Everything from the line containing "const bar = piece('cross_bar', crossBar(), zincSteel);" through the line containing "if empty is" should be repeated exactly, and nothing else from the data.

————————

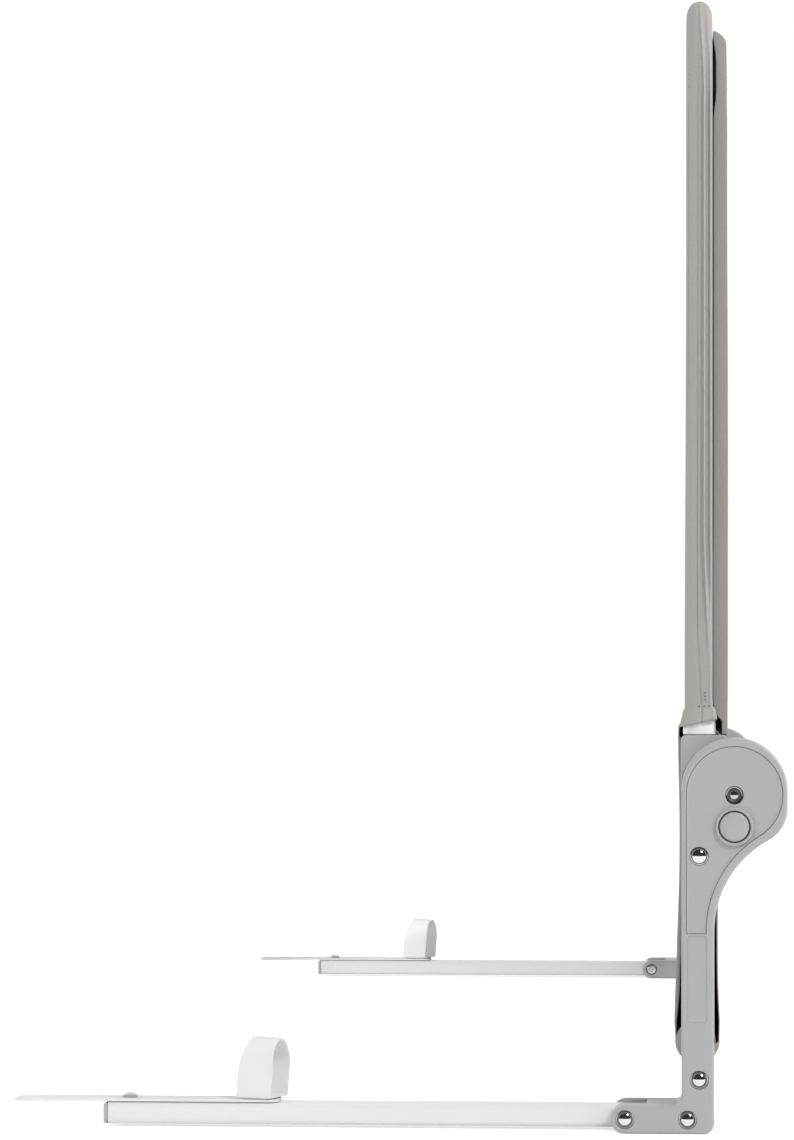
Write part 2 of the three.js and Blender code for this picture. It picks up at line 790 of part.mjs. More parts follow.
// End cap: a flange over the end of the arm tube, and a plug inside it
function armEndCap() {
  const wall = armWall + gap;
  const plug = roundedRectangle(armWidth - wall * 2, armHeight - wall * 2, armCorner - armWall);
  const flangeBackX = capThickness - armLength;
  const corner = new THREE.Shape();
  corner.moveTo(-armLength - overrun, armTop - capChamfer - overrun);
  corner.lineTo(-armLength + capChamfer + overrun, armTop + overrun);
  corner.lineTo(-armLength - overrun, armTop + overrun);
  return cut(
    join(
      beam(roundedRectangle(armWidth, armHeight, armCorner), -armLength, flangeBackX),
      beam(plug, flangeBackX - capThickness / 2, flangeBackX + gap + plugLength),
    ),
    slab(corner, -armWidth, armWidth),
  );
}

// Strip: a flat webbing that lies on the arm and runs on past its end
function armStrip() {
  const start = -armLength - stripOverhang;
  const length = -stripStop - start;
  const shape = roundedRectangle(length, stripWidth, stripCorner, start + length / 2, 0);
  const hole = new THREE.Path();
  hole.absarc(rivetSetback - armLength, 0, rivetShankRadius + gap, 0, Math.PI * 2, true);
  shape.holes.push(hole);
  const geometry = new THREE.ExtrudeGeometry(shape, {
    depth: stripThickness,
    bevelEnabled: false,
    curveSegments: boltSides / 2,
  });
  geometry.translate(0, 0, armTop + gap);
  return solid(geometry);
}

// Rivet: a low domed head on the strip, and a shank through the strip and the tube's top wall
function stripRivet() {
  const shank = stripThickness + gap * 2 + armWall + rivetShankReach;
  const body = turned([
    ...domeProfile(rivetRadius, rivetHeight, 0),
    [rivetShankRadius, 0],
    [rivetShankRadius, shank],
    [0, shank],
  ]);
  return body.rotate([-90, 0, 0]);
}

// Strap loop: a band of webbing arched across the arm, closed by its flat foot on the strip
function strapLoop() {
  const half = loopSpan / 2;
  const arch = (inward) => {
    const side = half - inward;
    const top = loopHeight - inward;
    const spring = loopHeight * (1 - loopCrownShare);
    const corner = loopCorner - inward;
    const path = new THREE.Shape();
    path.moveTo(corner - side, inward);
    path.lineTo(side - corner, inward);
    arc(path, side - corner, inward + corner, corner, -Math.PI / 2, 0);
    path.lineTo(side, spring);
    path.absellipse(0, spring, side, top - spring, 0, Math.PI, false);
    path.lineTo(-side, inward + corner);
    arc(path, corner - side, inward + corner, corner, Math.PI, Math.PI * 1.5);
    return path;
  };
  const shape = arch(0);
  shape.holes.push(arch(loopThickness));
  return beam(shape, -loopWidth / 2, loopWidth / 2);
}

// One end of the rail: the bracket with its button, knuckle and arm
function railEnd(side, mirrored) {
  const end = new THREE.Group();
  const inwards = mirrored ? -1 : 1;
  end.position.y = mirrored ? halfLength : -halfLength;

  const add = (name, body, material, x = 0, z = 0, depth = 0) => {
    const mesh = piece(`${side}_${name}`, body, material, mirrored);
    mesh.position.set(x, depth * inwards, z);
    end.add(mesh);
    return mesh;
  };

  add('outer_shell', outerShell(), greyPlastic);
  add('inner_shell', innerShell(), greyPlastic);
  add('leg_core', legCore(), greyPlastic);
  add('outer_plate', plate(outerPlateFront, outerPlateBack, true), zincSteel);
  add('inner_plate', plate(innerPlateFront, innerPlateBack, false), zincSteel);

  const headBase = boltRecess - gap;
  bodyBolts.forEach(({ name, x, z }) => {
    add(`${name}_bolt`, bolt(boltRadius, boltHeadRadius, boltHeadHeight, headBase), chrome, x, z);
    add(`${name}_screw`, screw(), zincSteel, x, z);
  });
  add('arm_pin', bolt(boltRadius, boltHeadRadius, boltHeadHeight, headBase), chrome, armPin.x, armPin.z);
  add('arm_screw', screw(), zincSteel, armPin.x, armPin.z);
  const pivotHeadBase = pivotRecess - gap;
  add('pivot_bolt', bolt(pivotRadius, pivotHeadRadius, pivotHeadHeight, pivotHeadBase), chrome, 0, pivotHeight);
  add('pivot_screw', screw(), zincSteel, 0, pivotHeight);

  add('release_button', releaseButton(), greyPlastic, 0, buttonHeight);
  add('button_spring', buttonSpring(), zincSteel, 0, buttonHeight);
  add('knuckle', knuckle(), greyPlastic, 0, pivotHeight);
  add('ferrule', ferrule(), whitePaint, tubeX, ferruleBottom, slotMiddle);

  add('arm_tube', armTube(), whitePaint, pinX, pinHeight, slotMiddle);
  add('arm_end_cap', armEndCap(), capPlastic, pinX, pinHeight, slotMiddle);
  add('arm_strip', armStrip(), whiteWebbing, pinX, pinHeight, slotMiddle);
  const rivetX = pinX - armLength + rivetSetback;
  add('strip_rivet', stripRivet(), chrome, rivetX, pinHeight + stripTop + gap, slotMiddle);
  const loop = add('strap_loop', strapLoop(), whiteWebbing, pinX - loopStop, pinHeight + stripTop + gap, slotMiddle);
  loop.rotation.z = loopTurn;
  return end;
}

const rail = new THREE.Group();
rail.add(railEnd('left', false));
rail.add(railEnd('right', true));

const frame = new THREE.Group();
frame.position.x = tubeX;
frame.add(piece('left_frame_tube', frameTube(), whitePaint));
frame.add(piece('right_frame_tube', frameTube(), whitePaint, true));
const spigot = piece(
  'frame_spigot',
  rod(tubeRadius - tubeWall - gap, -spigotLength / 2, spigotLength / 2),
  zincSteel,
);
spigot.position.z = frameTop;
frame.add(spigot);
frame.add(piece('upper_cover', upperCover(), greyFabric));
rail.add(frame);

const bar = piece('cross_bar', crossBar(), zincSteel);
bar.position.set(barX, 0, barHeight);
rail.add(bar);
rail.add(piece('lower_cover', lowerCover(), greyFabric));

// The origin is the middle of the footprint, between the strips' free ends and the lobes
const stripTip = pinX - armLength - stripOverhang;
rail.position.x = -(stripTip + lobeRadius) / 2;

export default rail;
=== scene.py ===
# %% [markdown]
# Folding bed guard rail.
#
# A padded fabric panel stands on a bent steel frame between two plastic brackets. The panel folds outwards
# at the round lobes, and the white arms fold up at the feet. The construction comes in finished as the
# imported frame. This lesson dresses it: mouldings with softened edges, chrome heads, painted tubes, webbing
# and a sewn cover. All lengths are in metres, with X from the bed outwards, Y along the rail and Z up.

import json
import math

import bmesh
import bpy
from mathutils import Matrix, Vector, noise
from mathutils.geometry import tessellate_polygon


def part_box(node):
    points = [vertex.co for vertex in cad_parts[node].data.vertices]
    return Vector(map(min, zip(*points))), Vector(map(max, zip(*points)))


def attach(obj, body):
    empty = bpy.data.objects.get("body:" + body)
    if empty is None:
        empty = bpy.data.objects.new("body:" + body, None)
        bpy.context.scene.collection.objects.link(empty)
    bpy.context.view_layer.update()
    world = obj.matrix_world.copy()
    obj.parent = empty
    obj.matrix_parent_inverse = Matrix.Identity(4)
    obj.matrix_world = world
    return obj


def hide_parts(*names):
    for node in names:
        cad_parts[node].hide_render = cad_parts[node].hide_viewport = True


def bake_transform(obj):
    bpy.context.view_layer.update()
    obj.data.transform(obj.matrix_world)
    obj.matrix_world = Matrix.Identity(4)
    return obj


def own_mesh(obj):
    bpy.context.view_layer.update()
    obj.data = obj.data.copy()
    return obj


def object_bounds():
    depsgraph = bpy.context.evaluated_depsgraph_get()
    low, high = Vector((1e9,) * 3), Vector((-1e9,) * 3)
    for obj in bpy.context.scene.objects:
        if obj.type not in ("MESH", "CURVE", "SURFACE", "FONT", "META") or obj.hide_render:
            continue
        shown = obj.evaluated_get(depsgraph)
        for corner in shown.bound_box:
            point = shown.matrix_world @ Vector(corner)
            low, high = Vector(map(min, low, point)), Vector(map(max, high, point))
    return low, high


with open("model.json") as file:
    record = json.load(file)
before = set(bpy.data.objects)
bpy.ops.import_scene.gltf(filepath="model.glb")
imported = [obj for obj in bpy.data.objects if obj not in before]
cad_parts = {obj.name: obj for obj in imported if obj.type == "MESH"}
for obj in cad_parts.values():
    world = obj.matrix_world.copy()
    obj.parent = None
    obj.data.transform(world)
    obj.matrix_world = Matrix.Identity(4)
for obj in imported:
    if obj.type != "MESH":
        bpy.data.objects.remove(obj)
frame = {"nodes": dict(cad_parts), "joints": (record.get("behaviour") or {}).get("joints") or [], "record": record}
cad_low, cad_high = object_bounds()
print("frame from", [round(v, 4) for v in cad_low], "to", [round(v, 4) for v in cad_high])

# %% [markdown]
# Every place that a moving piece depends on is read from the frame: the fold axis, the arms' pins and the
# middles of the bolts. So a piece made here sits exactly on the part that carries it, and follows if that
# part changes. Depths are counted from the outer face of a bracket, and ARM_MIDDLE is the depth of the middle
# of its arm.

# %% Places read from the frame
JOINTS = {joint["name"]: joint for joint in frame["joints"]}
PIVOT = Vector(JOINTS["panel_fold"]["pos_m"])
PIN = Vector(JOINTS["left_arm_fold"]["pos_m"])
SIDES = ("left", "right")
ARM_MIDDLE = 0.0215


def middle(node):
    """The middle of a node's box."""
    low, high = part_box(node)
    return (low + high) / 2


OUTER_FACE = {"left": PIN.y - ARM_MIDDLE, "right": -PIN.y + ARM_MIDDLE}
INWARDS = {"left": 1, "right": -1}
TUBE = middle("left_ferrule")
BAR = middle("cross_bar")
print("fold axis", tuple(PIVOT), "arm pin", tuple(PIN), "tube", tuple(TUBE), "bar", tuple(BAR))


def at_end(side, x, depth, z):
    """A point of a bracket: X from the fold axis, the depth below its outer face, and the height."""
    return Vector((PIVOT.x + x, OUTER_FACE[side] + INWARDS[side] * depth, z))


# %% [markdown]
# The camera looks straight along the rail from about two metres away, so the far bracket shows small behind
# the near one. A long lens with a little shift and a small turn to the left keeps the uprights exactly
# upright.

# %% Camera
camera_data = bpy.data.cameras.new("camera")
camera_data.lens = 112.62
camera_data.sensor_width = 36
camera_data.shift_x = -0.06
camera_data.shift_y = 0.1231
camera_data.clip_end = 100
camera = bpy.data.objects.new("camera", camera_data)
camera.location = (0.1412, -2.159, 0.197)
camera.rotation_euler = (math.radians(90), 0, math.radians(3.725))
bpy.context.scene.collection.objects.link(camera)
bpy.context.scene.camera = camera
bpy.context.scene.view_settings.view_transform = "Standard"
print("camera at", tuple(round(v, 3) for v in camera.location), "lens", round(camera_data.lens, 2))

# %% [markdown]
# The studio is a white sweep with soft light from all round. A key lamp stands high to the right of the
# camera, and a weaker fill lamp, which gloss doesn't see, lower to its left. Two lamps beside the rail light
# its rounded edges, and a narrow spot lifts the far arm, which stands furthest from the key. The world is
# white where the camera, a gloss or glass sees it, and a good deal less as light, so that colours come out as
# they are written. Chrome needs something dark to mirror: a curved black card stands behind the camera, seen
# only in reflections.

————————

**Exercise output:**
const bar = piece('cross_bar', crossBar(), zincSteel);
bar.position.set(barX, 0, barHeight);
rail.add(bar);
rail.add(piece('lower_cover', lowerCover(), greyFabric));

// The origin is the middle of the footprint, between the strips' free ends and the lobes
const stripTip = pinX - armLength - stripOverhang;
rail.position.x = -(stripTip + lobeRadius) / 2;

export default rail;
=== scene.py ===
# %% [markdown]
# Folding bed guard rail.
#
# A padded fabric panel stands on a bent steel frame between two plastic brackets. The panel folds outwards
# at the round lobes, and the white arms fold up at the feet. The construction comes in finished as the
# imported frame. This lesson dresses it: mouldings with softened edges, chrome heads, painted tubes, webbing
# and a sewn cover. All lengths are in metres, with X from the bed outwards, Y along the rail and Z up.

import json
import math

import bmesh
import bpy
from mathutils import Matrix, Vector, noise
from mathutils.geometry import tessellate_polygon


def part_box(node):
    points = [vertex.co for vertex in cad_parts[node].data.vertices]
    return Vector(map(min, zip(*points))), Vector(map(max, zip(*points)))


def attach(obj, body):
    empty = bpy.data.objects.get("body:" + body)
    if empty is None:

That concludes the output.